- GIVEN TASK
Take the data below and extract the lines from the one with "Keep writing the" to the one with "return np.stack([centre[0] +", inclusive, exactly as written.

LISTED RECORDS start

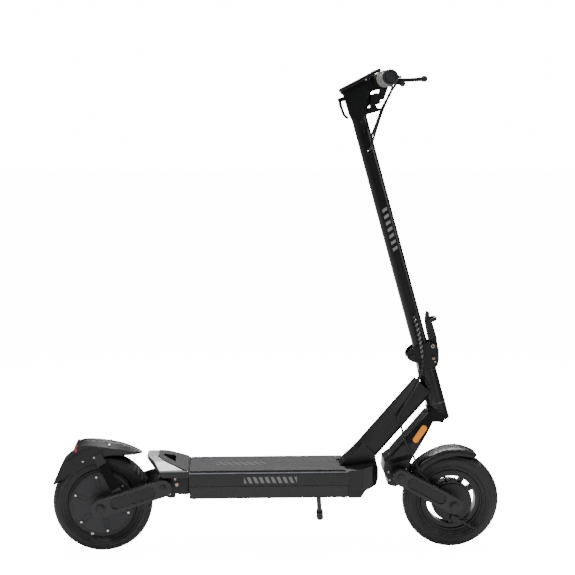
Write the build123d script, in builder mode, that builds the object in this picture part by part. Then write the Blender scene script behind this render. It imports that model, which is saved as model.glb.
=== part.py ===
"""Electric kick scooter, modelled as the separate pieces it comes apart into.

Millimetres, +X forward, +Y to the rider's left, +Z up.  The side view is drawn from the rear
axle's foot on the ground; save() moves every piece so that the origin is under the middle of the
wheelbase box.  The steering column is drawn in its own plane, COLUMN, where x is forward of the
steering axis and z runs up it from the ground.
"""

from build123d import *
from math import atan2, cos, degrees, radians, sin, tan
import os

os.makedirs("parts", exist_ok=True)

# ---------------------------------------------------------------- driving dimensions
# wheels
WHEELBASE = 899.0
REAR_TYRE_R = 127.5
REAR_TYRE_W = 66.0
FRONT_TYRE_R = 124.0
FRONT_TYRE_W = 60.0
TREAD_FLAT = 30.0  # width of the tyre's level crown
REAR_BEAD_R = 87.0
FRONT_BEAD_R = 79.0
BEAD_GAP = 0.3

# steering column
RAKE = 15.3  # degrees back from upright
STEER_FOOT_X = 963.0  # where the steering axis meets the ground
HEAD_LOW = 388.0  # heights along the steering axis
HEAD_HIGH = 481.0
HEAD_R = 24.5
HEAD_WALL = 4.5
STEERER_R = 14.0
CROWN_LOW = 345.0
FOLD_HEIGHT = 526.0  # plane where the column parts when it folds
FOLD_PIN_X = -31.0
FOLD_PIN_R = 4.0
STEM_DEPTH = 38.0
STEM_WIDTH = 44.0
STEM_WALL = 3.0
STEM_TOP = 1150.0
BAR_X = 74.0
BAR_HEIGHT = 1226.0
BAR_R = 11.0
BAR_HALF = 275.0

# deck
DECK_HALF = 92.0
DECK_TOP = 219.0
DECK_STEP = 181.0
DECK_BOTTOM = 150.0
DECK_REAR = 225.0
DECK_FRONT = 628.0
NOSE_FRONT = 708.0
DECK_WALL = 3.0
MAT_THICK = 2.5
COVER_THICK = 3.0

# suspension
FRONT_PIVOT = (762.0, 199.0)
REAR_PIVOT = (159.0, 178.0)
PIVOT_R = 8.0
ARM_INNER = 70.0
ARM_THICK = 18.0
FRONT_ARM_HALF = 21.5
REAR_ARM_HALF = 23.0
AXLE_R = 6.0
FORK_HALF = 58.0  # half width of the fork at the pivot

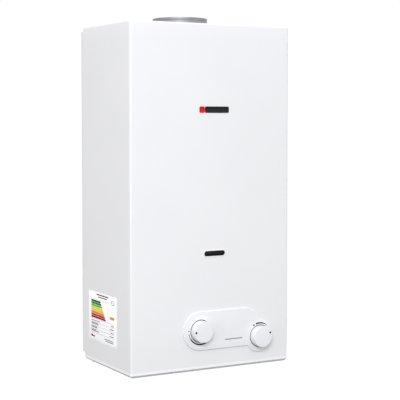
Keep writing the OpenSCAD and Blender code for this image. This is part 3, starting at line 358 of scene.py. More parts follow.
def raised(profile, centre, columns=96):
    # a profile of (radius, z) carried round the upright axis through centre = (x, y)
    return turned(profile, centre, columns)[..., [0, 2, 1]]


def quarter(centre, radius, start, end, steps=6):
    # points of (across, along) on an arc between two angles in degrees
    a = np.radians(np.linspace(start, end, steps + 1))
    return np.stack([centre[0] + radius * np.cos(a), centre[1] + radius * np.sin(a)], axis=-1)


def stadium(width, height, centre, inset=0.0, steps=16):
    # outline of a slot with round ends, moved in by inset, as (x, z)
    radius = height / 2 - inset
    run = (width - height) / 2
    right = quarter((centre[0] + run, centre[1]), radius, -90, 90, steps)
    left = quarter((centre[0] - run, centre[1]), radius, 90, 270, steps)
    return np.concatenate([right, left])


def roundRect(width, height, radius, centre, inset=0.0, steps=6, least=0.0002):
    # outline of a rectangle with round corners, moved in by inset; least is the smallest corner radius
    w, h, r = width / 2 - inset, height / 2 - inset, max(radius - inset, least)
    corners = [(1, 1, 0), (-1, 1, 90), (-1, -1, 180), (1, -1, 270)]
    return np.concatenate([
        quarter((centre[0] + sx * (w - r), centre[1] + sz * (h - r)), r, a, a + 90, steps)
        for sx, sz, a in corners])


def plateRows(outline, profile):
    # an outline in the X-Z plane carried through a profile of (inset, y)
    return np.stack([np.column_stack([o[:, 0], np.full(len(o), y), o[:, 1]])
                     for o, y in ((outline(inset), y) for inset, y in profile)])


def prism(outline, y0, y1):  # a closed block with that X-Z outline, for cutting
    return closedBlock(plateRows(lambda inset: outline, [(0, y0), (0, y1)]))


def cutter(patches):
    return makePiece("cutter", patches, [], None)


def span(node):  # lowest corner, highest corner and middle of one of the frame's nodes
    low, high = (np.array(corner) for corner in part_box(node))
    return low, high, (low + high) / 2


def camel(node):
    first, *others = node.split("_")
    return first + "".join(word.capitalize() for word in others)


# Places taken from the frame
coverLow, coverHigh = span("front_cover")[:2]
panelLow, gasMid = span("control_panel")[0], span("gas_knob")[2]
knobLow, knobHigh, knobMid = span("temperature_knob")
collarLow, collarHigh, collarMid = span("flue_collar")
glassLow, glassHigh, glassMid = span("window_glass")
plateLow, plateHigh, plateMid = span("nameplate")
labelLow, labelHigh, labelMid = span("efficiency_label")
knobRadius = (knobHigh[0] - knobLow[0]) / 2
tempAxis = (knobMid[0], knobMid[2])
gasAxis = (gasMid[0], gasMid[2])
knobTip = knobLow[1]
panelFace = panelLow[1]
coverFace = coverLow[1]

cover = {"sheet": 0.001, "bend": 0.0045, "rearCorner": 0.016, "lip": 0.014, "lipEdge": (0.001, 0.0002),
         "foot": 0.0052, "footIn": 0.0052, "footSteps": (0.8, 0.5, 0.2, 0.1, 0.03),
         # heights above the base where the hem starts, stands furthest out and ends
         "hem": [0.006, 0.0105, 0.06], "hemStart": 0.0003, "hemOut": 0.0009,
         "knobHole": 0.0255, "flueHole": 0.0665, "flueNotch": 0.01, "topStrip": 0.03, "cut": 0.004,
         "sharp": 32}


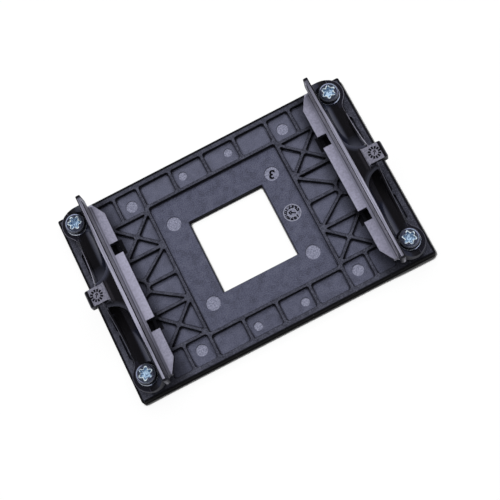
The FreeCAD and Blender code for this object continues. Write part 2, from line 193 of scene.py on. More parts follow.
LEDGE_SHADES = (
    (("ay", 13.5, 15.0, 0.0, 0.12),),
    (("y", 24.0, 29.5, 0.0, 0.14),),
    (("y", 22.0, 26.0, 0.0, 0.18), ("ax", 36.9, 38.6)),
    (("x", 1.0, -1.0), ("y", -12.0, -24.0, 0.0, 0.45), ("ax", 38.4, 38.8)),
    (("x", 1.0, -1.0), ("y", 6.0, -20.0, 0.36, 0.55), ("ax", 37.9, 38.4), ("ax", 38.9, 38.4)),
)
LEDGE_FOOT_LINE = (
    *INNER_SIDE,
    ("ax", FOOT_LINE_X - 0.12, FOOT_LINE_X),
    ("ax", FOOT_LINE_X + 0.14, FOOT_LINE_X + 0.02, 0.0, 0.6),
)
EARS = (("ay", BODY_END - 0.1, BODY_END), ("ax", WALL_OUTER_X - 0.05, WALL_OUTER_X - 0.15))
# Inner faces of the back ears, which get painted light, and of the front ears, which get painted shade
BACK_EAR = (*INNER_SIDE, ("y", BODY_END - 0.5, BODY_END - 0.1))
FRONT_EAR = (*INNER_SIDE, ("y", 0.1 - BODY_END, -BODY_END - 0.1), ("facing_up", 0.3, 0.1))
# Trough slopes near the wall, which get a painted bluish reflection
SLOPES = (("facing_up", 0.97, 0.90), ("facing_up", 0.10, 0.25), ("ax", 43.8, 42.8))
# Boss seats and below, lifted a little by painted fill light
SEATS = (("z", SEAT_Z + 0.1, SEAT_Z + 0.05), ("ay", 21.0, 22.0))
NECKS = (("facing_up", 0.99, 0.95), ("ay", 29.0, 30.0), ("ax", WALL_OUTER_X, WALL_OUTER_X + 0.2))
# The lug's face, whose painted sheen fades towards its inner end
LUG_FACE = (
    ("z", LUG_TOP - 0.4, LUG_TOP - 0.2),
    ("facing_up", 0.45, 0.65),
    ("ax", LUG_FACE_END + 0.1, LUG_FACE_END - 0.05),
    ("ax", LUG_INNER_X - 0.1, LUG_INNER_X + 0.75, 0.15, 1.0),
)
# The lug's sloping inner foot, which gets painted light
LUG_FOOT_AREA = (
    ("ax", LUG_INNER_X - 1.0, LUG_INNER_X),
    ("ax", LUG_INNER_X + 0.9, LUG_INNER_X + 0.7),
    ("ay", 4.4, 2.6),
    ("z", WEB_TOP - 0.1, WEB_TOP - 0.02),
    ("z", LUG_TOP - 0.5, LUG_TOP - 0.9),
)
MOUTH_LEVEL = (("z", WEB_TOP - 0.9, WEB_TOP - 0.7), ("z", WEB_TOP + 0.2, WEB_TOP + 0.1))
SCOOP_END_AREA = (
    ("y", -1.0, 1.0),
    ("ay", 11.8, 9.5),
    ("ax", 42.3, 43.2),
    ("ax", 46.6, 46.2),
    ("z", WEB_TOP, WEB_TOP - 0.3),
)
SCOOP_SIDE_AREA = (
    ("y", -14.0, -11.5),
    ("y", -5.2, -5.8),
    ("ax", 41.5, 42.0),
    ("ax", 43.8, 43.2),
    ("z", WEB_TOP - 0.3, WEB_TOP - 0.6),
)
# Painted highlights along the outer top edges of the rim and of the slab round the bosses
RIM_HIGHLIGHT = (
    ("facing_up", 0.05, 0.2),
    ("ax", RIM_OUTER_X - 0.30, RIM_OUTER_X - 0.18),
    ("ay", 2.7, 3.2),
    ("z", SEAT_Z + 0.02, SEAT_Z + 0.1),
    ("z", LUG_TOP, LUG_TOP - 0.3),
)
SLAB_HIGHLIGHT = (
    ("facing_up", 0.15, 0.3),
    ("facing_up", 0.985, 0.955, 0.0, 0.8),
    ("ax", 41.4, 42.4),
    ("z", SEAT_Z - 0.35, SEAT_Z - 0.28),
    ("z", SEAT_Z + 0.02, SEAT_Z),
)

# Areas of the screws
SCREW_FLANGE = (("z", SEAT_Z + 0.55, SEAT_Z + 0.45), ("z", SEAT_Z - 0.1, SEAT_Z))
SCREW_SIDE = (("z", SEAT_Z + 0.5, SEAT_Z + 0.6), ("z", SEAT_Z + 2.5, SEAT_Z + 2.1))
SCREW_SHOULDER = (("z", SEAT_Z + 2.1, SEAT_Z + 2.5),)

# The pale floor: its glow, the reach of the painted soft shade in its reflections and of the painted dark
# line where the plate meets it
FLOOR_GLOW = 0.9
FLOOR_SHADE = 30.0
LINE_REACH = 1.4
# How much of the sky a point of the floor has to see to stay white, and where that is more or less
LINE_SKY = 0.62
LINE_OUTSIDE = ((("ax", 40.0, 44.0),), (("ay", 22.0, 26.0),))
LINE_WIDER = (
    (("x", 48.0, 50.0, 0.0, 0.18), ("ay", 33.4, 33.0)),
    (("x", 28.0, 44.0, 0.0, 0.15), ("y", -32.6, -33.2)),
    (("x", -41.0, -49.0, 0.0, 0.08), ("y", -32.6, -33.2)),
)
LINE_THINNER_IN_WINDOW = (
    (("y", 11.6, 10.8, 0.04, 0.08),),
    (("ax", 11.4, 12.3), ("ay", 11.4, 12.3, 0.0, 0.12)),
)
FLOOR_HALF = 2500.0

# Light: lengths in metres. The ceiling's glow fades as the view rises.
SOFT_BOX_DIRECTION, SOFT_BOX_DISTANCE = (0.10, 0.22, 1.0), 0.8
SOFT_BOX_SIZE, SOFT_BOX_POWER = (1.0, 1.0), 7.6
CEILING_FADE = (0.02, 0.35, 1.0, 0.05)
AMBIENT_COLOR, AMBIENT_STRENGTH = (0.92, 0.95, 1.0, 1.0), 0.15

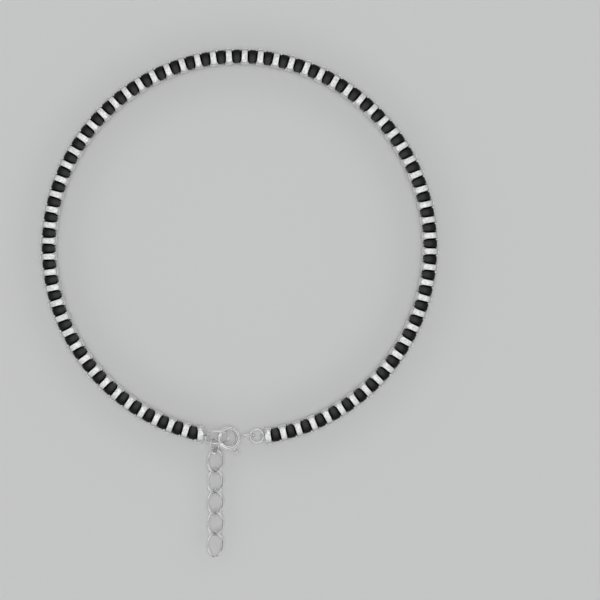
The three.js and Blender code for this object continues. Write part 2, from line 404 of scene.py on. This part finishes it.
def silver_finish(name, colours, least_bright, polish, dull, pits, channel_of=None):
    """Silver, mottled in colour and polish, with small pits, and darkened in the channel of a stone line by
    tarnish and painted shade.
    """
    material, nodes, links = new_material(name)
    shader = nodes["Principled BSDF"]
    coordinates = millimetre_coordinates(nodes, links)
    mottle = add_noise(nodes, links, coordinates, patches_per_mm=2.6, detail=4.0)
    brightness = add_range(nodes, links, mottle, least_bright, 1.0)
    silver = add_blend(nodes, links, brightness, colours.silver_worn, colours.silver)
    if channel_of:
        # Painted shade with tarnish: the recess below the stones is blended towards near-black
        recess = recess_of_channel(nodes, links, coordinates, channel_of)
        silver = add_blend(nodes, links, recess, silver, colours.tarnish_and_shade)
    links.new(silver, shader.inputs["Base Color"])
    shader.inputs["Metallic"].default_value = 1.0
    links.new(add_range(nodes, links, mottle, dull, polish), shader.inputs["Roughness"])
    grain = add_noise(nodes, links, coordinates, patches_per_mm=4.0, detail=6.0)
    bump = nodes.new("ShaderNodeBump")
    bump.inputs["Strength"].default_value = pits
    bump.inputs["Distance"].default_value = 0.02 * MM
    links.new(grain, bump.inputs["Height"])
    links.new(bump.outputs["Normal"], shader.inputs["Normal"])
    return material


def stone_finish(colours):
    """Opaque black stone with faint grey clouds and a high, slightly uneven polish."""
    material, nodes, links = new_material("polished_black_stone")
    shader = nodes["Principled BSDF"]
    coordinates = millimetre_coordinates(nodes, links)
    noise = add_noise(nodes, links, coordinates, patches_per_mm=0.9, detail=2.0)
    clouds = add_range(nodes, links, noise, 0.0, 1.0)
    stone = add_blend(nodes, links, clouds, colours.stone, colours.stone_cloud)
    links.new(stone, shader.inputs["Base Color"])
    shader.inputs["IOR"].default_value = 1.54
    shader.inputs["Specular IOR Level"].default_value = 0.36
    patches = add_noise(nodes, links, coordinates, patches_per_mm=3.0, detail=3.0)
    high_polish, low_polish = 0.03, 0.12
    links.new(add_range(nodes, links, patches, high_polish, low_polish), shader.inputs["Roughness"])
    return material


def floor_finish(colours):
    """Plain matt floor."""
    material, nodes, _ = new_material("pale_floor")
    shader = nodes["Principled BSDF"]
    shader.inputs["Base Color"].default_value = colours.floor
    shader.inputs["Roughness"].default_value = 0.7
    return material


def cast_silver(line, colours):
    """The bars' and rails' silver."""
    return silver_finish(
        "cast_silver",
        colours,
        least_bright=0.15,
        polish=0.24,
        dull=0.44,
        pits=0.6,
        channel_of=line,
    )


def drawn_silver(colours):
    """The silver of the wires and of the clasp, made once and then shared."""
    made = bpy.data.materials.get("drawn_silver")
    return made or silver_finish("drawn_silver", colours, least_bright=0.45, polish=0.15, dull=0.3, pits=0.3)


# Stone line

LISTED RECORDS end

- ANSWER TO THIS PROBLEM
Keep writing the OpenSCAD and Blender code for this image. This is part 3, starting at line 358 of scene.py. More parts follow.
def raised(profile, centre, columns=96):
    # a profile of (radius, z) carried round the upright axis through centre = (x, y)
    return turned(profile, centre, columns)[..., [0, 2, 1]]


def quarter(centre, radius, start, end, steps=6):
    # points of (across, along) on an arc between two angles in degrees
    a = np.radians(np.linspace(start, end, steps + 1))
    return np.stack([centre[0] + radius * np.cos(a), centre[1] + radius * np.sin(a)], axis=-1)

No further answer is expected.